This article is an excerpt from the book called “Wonderments Of The East Bay” by “Sylvia Linsteadt and Malcolm Margolin”. Little blurb about San Francisco bay. Adding more pride to our cities, including Oakland CA.
In the early 1960s, San Francisco Bay was on its way to being filled within a inch of its watery existence. With 90 percent of the historic tidal marshes gone, it seemed there was no stopping progress. Plans called for looping off mountains, dumping the dirt in the Bay, building more houses and more freeways, and growing the population of the region to a seam-busting fourteen million by 2020. It seemed no amount of asphalt was too much.
Then a trio of determined homemakers from Berkeley stepped in. Fed up with the sight of dump trucks pouring dirt on tidal marshes and construction cranes poised at the water’s edge, they took action. When the region’s high-powered conservation leaders deferred help because they were too busy saving the redwoods and the remote mountains, Kay Kerr, Sylvia McLaughlin, and Esther Gulick concluded, “We’ll do it ourselves.” On stylish letterhead, the fledgling Save San Francisco Bay Association rallied neighbors, Parishioners, Berkeley faculty, and their well-connected spouses. Mr. Kerr, as it happened, ran the University of California.

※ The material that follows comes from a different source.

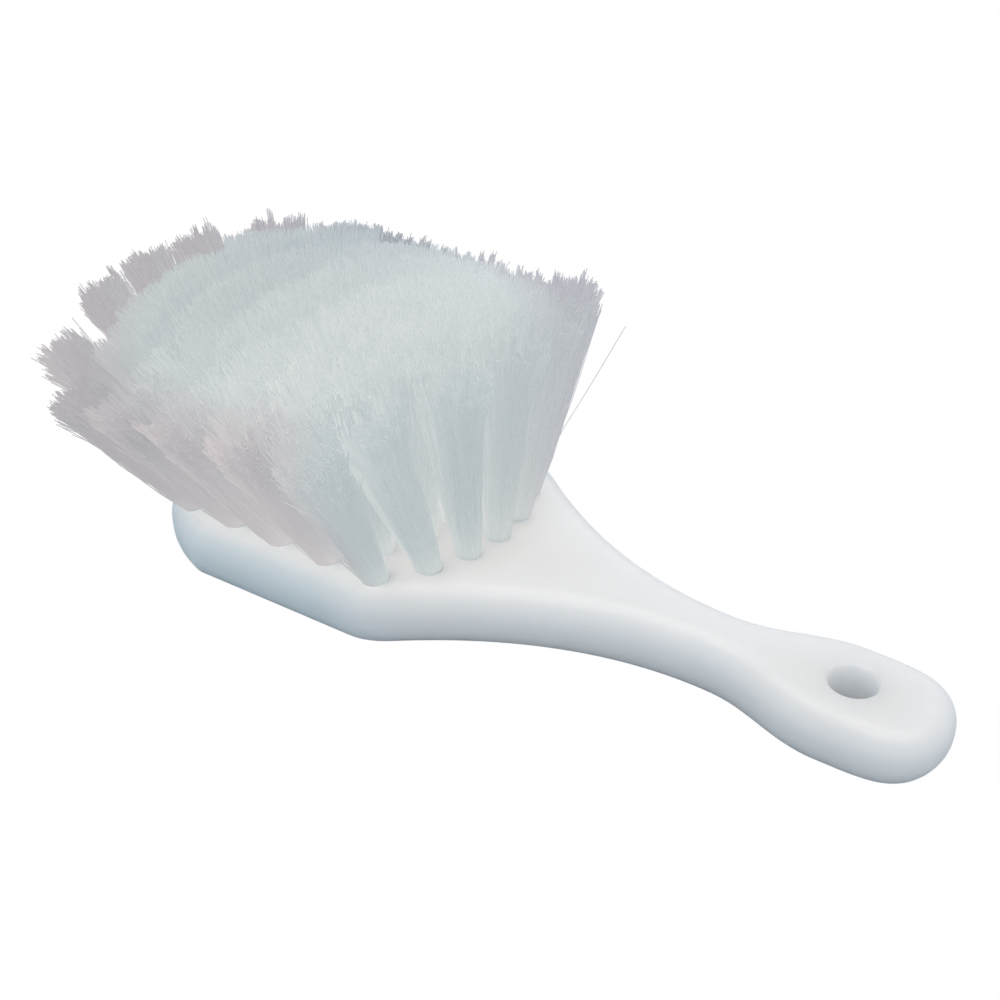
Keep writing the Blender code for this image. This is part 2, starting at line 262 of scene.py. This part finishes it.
def new_material(name):
    """A material with its node tree and its plain shader."""
    material = bpy.data.materials.new(name)
    material.use_nodes = True
    tree = material.node_tree
    return material, tree, tree.nodes["Principled BSDF"]


milky_white = (0.737, 0.732, 0.720, 1)
clear_white = (0.765, 0.759, 0.748, 1)
# Grey-blue for the painted shadow on the head's sides under the tufts
tuft_shadow_grey = (0.83, 0.91, 0.945, 1)
block_white, tree, shader = new_material("block_plastic")
shader.inputs["Subsurface Weight"].default_value = 0.9
shader.inputs["Subsurface Radius"].default_value = (0.9, 1.0, 1.1)
shader.inputs["Subsurface Scale"].default_value = 0.035
shader.inputs["IOR"].default_value = 1.49
place = add(tree, "ShaderNodeTexCoord")
cloud = add(tree, "ShaderNodeTexNoise", Scale=45.0, Detail=3.0)
tint = add(tree, "ShaderNodeValToRGB")
tint.color_ramp.elements[0].position = 0.3
tint.color_ramp.elements[0].color = milky_white
tint.color_ramp.elements[1].position = 0.7
tint.color_ramp.elements[1].color = clear_white
tree.links.new(place.outputs["Object"], cloud.inputs["Vector"])
tree.links.new(cloud.outputs["Fac"], tint.inputs["Fac"])
# The head's sides, under the tufts, get a painted shadow, a little grey and cool, in place of the tufts'
# shade
height = add(tree, "ShaderNodeSeparateXYZ")
shadow_below = 0.88 * head_thickness
shadow_from = shoulder_x + 0.010
shadow_to = shoulder_x - 0.015
side = add(tree, "ShaderNodeMapRange", From_Min=head_thickness, From_Max=shadow_below)
head = add(tree, "ShaderNodeMapRange", From_Min=shadow_from, From_Max=shadow_to)
both = add(tree, "ShaderNodeMath", operation="MULTIPLY")
# The painted shadow, multiplied into the block's colour where both masks meet
painted_shadow = add(tree, "ShaderNodeMix", data_type="RGBA", blend_type="MULTIPLY")
painted_shadow.inputs[7].default_value = tuft_shadow_grey
tree.links.new(place.outputs["Object"], height.inputs[0])
tree.links.new(height.outputs["X"], head.inputs["Value"])
tree.links.new(height.outputs["Z"], side.inputs["Value"])
tree.links.new(head.outputs["Result"], both.inputs[0])
tree.links.new(side.outputs["Result"], both.inputs[1])
tree.links.new(both.outputs[0], painted_shadow.inputs[0])
tree.links.new(tint.outputs["Color"], painted_shadow.inputs[6])
tree.links.new(painted_shadow.outputs[2], shader.inputs["Base Color"])
scuff = add(tree, "ShaderNodeTexNoise", Scale=260.0, Detail=6.0, Roughness=0.65)
gloss = add(tree, "ShaderNodeMapRange", From_Min=0.35, From_Max=0.65, To_Min=0.30, To_Max=0.42)
tree.links.new(place.outputs["Object"], scuff.inputs["Vector"])
tree.links.new(scuff.outputs["Fac"], gloss.inputs["Value"])
tree.links.new(gloss.outputs["Result"], shader.inputs["Roughness"])
grain = add(tree, "ShaderNodeTexNoise", Scale=1100.0, Detail=2.0)
bump = add(tree, "ShaderNodeBump", Strength=0.10, Distance=0.0002)
tree.links.new(place.outputs["Object"], grain.inputs["Vector"])
tree.links.new(grain.outputs["Fac"], bump.inputs["Height"])
tree.links.new(bump.outputs["Normal"], shader.inputs["Normal"])
block.data.materials.clear()
block.data.materials.append(block_white)
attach(block, "root")
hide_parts("handle_block")


# The tufts. Each is a bundle of drawn white filaments, folded in half over a flat wire anchor and
# driven into its hole. Packed tight where it leaves the hole, it opens into small locks, and all
# are trimmed to one dome. At the fan's rim the tufts stay tighter, and round the nose they end in fingers.
filament_radius = 0.00011
filament_sides = 3
wall_room = 1.5 * filament_radius
filaments_each = 850
path_steps = 8
root_depth = 0.0040
lock_count = 64
golden_angle = math.pi * (3 - math.sqrt(5))
inner_spread = 0.0145
rim_outward = 0.0040
heel_outward = 0.0075
far_outward = 0.0022
rim_beside = 0.0082
second_outward = 0.0065
second_beside = 0.0085
finger_beside = 0.0042
finger_growth = 0.0008
finger_inward = 0.0100
inner_early = 0.90
rim_early = 0.10
heel_early = 0.75
edge_power = 5
column_power = 5
lean_power = 1.3
lock_cling = 0.35
rim_cling = (0.30, 0.60)
lock_scatter = 0.0005
tip_scatter = 0.0004
ragged_inside = 0.0004
ragged_rim = 0.0010
lock_crown = 0.0014
over_dome = 0.0005
bow = 0.0005
waver = 0.00018
broken_share = 0.45
broken_off = 0.0110
trim_passes = 3


def sunflower(count, dice):
    """Even places in a disc of radius one."""
    order = np.arange(count)
    share = np.sqrt((order + 0.5) / count)
    spin = order * golden_angle + dice.uniform(0, 2 * math.pi)
    return np.stack([np.cos(spin), np.sin(spin)], axis=1) * share[:, None]


def dome_terms(x, y):
    """What a quadratic surface over the fan is made up from, at each place."""
    return np.stack([np.ones_like(x), x, y, x * x, x * y, y * y], axis=-1)


# All the tufts are trimmed to one dome, here the smooth surface that passes closest to their middles
tuft_tips = np.array([mouth + axis * length for mouth, axis, length in tufts.values()])
dome = np.linalg.lstsq(dome_terms(tuft_tips[:, 0], tuft_tips[:, 1]), tuft_tips[:, 2], rcond=None)[0]
rows = {}
for node in tufts:
    row, number = [int(part) for part in node.split("_")[1:]]
    rows[row] = max(rows.get(row, 0), number)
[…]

Grassroots in the truest sense, Save the Bay persevered until local and then national legislation made it impossible to develop wetlands and shorelines without extensive scrutiny. Why did they do it? Someone had to step forward, and three savy, tenacious, extraordinary women took it upon themselves. For the children. For the future. For the simple love of a beautiful sunset or a living landscape.
Marilee Enge
Today, Mclaughlin Eastshore State Park ,named for Save the Bay’s cofounder Sylvia McLaughlin, Protects eight and a half miles of the Bay’s shoreline and is the unique product of regional, municipal, and private collaboration.